DO THIS:
What follows is a listing. Return every line of it exactly.

§ §

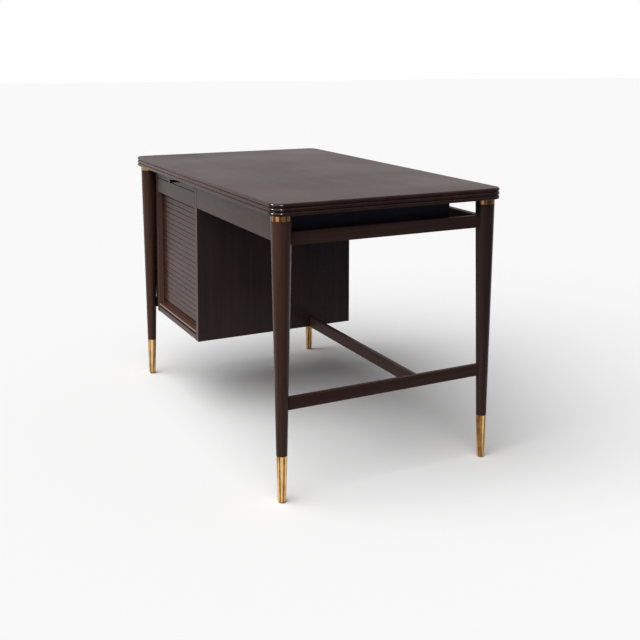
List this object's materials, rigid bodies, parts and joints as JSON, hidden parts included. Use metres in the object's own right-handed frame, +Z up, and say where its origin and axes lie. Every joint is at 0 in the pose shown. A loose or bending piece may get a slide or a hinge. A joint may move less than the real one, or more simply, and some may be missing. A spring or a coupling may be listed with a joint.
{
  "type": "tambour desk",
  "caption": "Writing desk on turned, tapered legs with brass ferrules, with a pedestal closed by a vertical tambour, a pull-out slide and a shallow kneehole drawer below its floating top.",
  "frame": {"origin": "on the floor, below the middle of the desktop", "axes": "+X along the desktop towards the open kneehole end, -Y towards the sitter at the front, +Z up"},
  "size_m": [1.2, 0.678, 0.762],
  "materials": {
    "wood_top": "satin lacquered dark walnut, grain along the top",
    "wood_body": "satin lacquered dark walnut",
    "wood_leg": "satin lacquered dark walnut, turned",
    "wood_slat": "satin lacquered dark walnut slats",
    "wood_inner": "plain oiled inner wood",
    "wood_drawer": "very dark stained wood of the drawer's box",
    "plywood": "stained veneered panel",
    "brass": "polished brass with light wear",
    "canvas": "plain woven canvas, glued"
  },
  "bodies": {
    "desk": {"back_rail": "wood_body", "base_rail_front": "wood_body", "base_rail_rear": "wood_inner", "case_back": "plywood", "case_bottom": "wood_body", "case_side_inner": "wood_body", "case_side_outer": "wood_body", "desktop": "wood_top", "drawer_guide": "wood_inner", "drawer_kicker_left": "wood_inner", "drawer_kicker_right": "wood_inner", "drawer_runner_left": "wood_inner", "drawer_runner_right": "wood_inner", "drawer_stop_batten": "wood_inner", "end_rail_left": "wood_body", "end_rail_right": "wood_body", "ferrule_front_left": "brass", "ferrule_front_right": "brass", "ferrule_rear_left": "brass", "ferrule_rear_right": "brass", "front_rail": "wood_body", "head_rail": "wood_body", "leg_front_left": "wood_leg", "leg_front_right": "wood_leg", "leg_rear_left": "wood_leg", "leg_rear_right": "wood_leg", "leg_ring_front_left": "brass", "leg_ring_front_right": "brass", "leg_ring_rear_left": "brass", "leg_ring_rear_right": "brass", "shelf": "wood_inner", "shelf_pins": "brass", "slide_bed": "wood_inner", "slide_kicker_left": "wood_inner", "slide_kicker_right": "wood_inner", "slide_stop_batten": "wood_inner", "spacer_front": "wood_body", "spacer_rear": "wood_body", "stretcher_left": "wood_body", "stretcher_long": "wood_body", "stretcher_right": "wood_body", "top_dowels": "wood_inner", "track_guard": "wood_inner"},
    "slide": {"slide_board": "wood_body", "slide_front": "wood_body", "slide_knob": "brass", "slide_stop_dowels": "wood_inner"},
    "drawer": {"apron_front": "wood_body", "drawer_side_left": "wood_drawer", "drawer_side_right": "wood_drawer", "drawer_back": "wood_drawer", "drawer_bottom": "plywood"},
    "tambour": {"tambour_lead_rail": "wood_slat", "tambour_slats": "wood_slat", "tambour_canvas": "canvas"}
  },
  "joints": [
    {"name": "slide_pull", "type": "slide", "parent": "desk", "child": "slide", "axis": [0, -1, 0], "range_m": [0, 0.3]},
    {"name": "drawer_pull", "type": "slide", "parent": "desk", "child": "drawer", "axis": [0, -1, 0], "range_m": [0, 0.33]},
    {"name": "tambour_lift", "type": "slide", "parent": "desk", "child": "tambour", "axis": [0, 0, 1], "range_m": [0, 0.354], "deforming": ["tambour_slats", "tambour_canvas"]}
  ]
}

§ §

ANSWER FOR THIS EXERCISE:
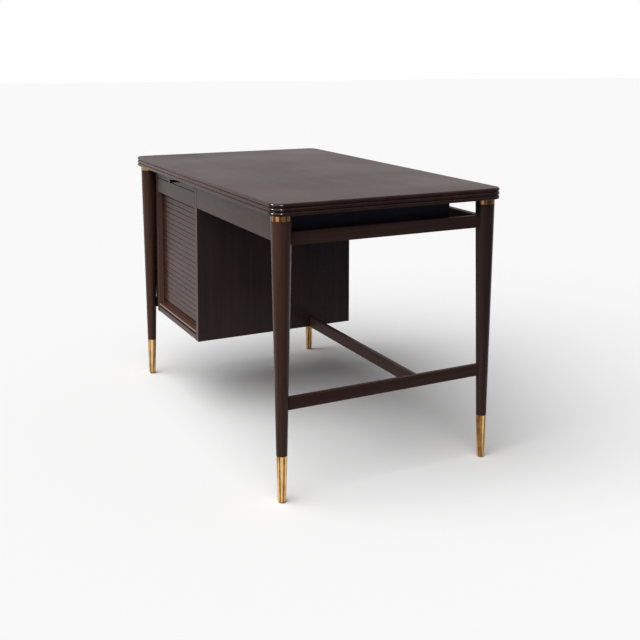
List this object's materials, rigid bodies, parts and joints as JSON, hidden parts included. Use metres in the object's own right-handed frame, +Z up, and say where its origin and axes lie. Every joint is at 0 in the pose shown. A loose or bending piece may get a slide or a hinge. A joint may move less than the real one, or more simply, and some may be missing. A spring or a coupling may be listed with a joint.
{
  "type": "tambour desk",
  "caption": "Writing desk on turned, tapered legs with brass ferrules, with a pedestal closed by a vertical tambour, a pull-out slide and a shallow kneehole drawer below its floating top.",
  "frame": {"origin": "on the floor, below the middle of the desktop", "axes": "+X along the desktop towards the open kneehole end, -Y towards the sitter at the front, +Z up"},
  "size_m": [1.2, 0.678, 0.762],
  "materials": {
    "wood_top": "satin lacquered dark walnut, grain along the top",
    "wood_body": "satin lacquered dark walnut",
    "wood_leg": "satin lacquered dark walnut, turned",
    "wood_slat": "satin lacquered dark walnut slats",
    "wood_inner": "plain oiled inner wood",
    "wood_drawer": "very dark stained wood of the drawer's box",
    "plywood": "stained veneered panel",
    "brass": "polished brass with light wear",
    "canvas": "plain woven canvas, glued"
  },
  "bodies": {
    "desk": {"back_rail": "wood_body", "base_rail_front": "wood_body", "base_rail_rear": "wood_inner", "case_back": "plywood", "case_bottom": "wood_body", "case_side_inner": "wood_body", "case_side_outer": "wood_body", "desktop": "wood_top", "drawer_guide": "wood_inner", "drawer_kicker_left": "wood_inner", "drawer_kicker_right": "wood_inner", "drawer_runner_left": "wood_inner", "drawer_runner_right": "wood_inner", "drawer_stop_batten": "wood_inner", "end_rail_left": "wood_body", "end_rail_right": "wood_body", "ferrule_front_left": "brass", "ferrule_front_right": "brass", "ferrule_rear_left": "brass", "ferrule_rear_right": "brass", "front_rail": "wood_body", "head_rail": "wood_body", "leg_front_left": "wood_leg", "leg_front_right": "wood_leg", "leg_rear_left": "wood_leg", "leg_rear_right": "wood_leg", "leg_ring_front_left": "brass", "leg_ring_front_right": "brass", "leg_ring_rear_left": "brass", "leg_ring_rear_right": "brass", "shelf": "wood_inner", "shelf_pins": "brass", "slide_bed": "wood_inner", "slide_kicker_left": "wood_inner", "slide_kicker_right": "wood_inner", "slide_stop_batten": "wood_inner", "spacer_front": "wood_body", "spacer_rear": "wood_body", "stretcher_left": "wood_body", "stretcher_long": "wood_body", "stretcher_right": "wood_body", "top_dowels": "wood_inner", "track_guard": "wood_inner"},
    "slide": {"slide_board": "wood_body", "slide_front": "wood_body", "slide_knob": "brass", "slide_stop_dowels": "wood_inner"},
    "drawer": {"apron_front": "wood_body", "drawer_side_left": "wood_drawer", "drawer_side_right": "wood_drawer", "drawer_back": "wood_drawer", "drawer_bottom": "plywood"},
    "tambour": {"tambour_lead_rail": "wood_slat", "tambour_slats": "wood_slat", "tambour_canvas": "canvas"}
  },
  "joints": [
    {"name": "slide_pull", "type": "slide", "parent": "desk", "child": "slide", "axis": [0, -1, 0], "range_m": [0, 0.3]},
    {"name": "drawer_pull", "type": "slide", "parent": "desk", "child": "drawer", "axis": [0, -1, 0], "range_m": [0, 0.33]},
    {"name": "tambour_lift", "type": "slide", "parent": "desk", "child": "tambour", "axis": [0, 0, 1], "range_m": [0, 0.354], "deforming": ["tambour_slats", "tambour_canvas"]}
  ]
}